◆ Short exercise: Go from the first line to the line with "me.update()" and return those lines verbatim, ends included.

** start Data provided **

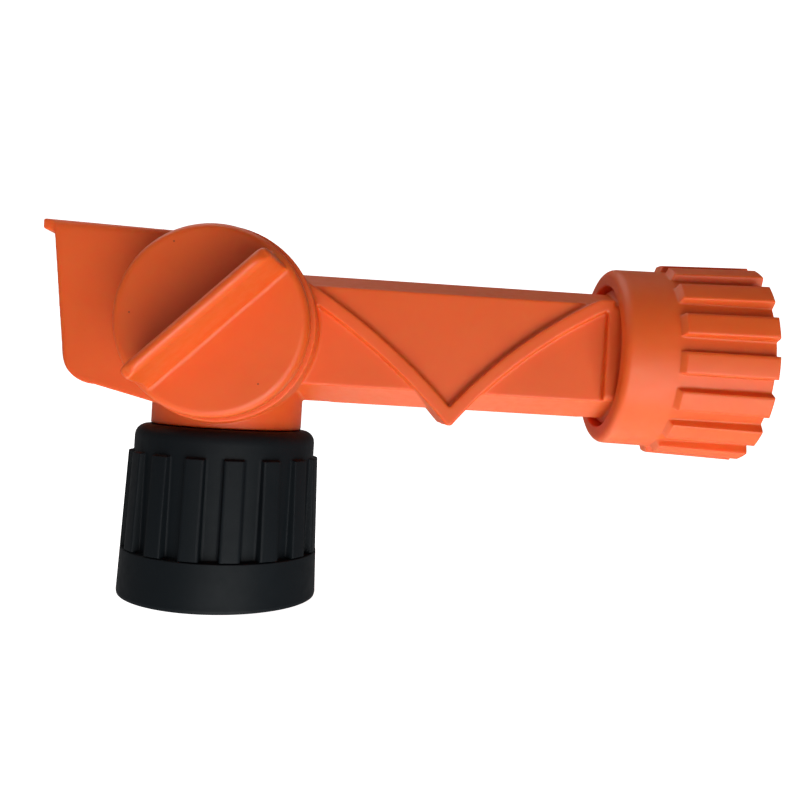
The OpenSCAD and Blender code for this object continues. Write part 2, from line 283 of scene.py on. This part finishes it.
def linked(name, data):
    o = bpy.data.objects.new(name, data)
    bpy.context.scene.collection.objects.link(o)
    return o


def finish_mesh(me, mat):
    me.materials.clear()
    me.materials.append(mat)
    me.polygons.foreach_set("use_smooth", [True] * len(me.polygons))
    me.update()


def make(name, verts, faces, mat):
    me = bpy.data.meshes.new(name)
    me.from_pydata([tuple(v) for v in np.asarray(verts) * MM], [], [tuple(f) for f in faces])
    me.validate()
    finish_mesh(me, mat)
    return linked(name, me)


def relaxed(p, edges, rounds):
    """Each point moved half way to the mean of its neighbours, rounds times."""
    n = len(p)
    a, b = edges[:, 0], edges[:, 1]
    count = np.maximum(np.bincount(edges.ravel(), minlength=n).astype(float)[:, None], 1)
    for _ in range(rounds):
        total = np.zeros_like(p)
        for c in range(3):
            total[:, c] = np.bincount(a, p[b, c], n) + np.bincount(b, p[a, c], n)
        p = p * 0.5 + 0.5 * total / count
    return p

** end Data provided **

◆ Exercise solution:
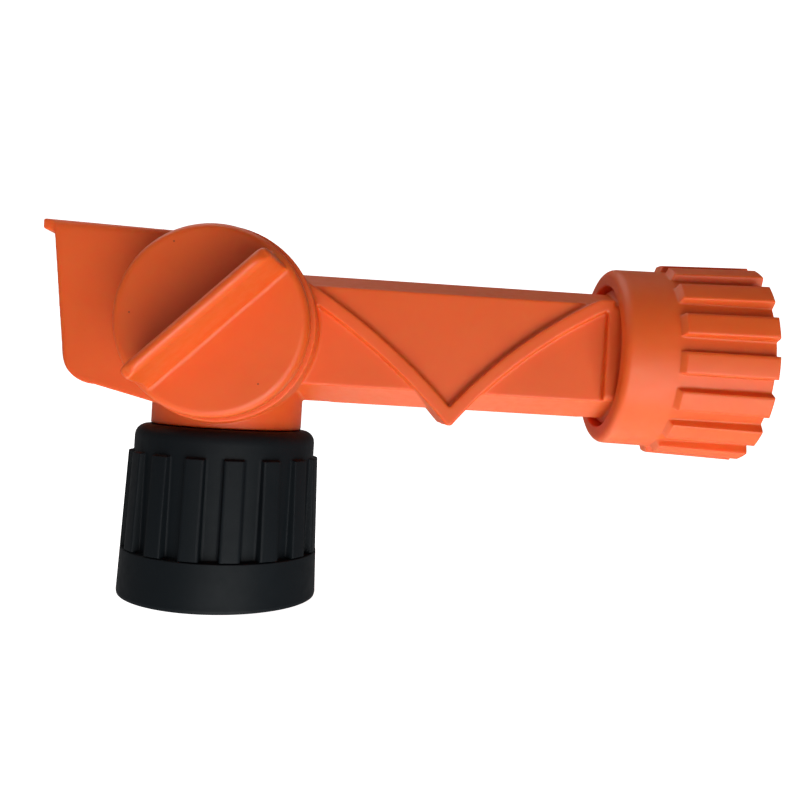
The OpenSCAD and Blender code for this object continues. Write part 2, from line 283 of scene.py on. This part finishes it.
def linked(name, data):
    o = bpy.data.objects.new(name, data)
    bpy.context.scene.collection.objects.link(o)
    return o


def finish_mesh(me, mat):
    me.materials.clear()
    me.materials.append(mat)
    me.polygons.foreach_set("use_smooth", [True] * len(me.polygons))
    me.update()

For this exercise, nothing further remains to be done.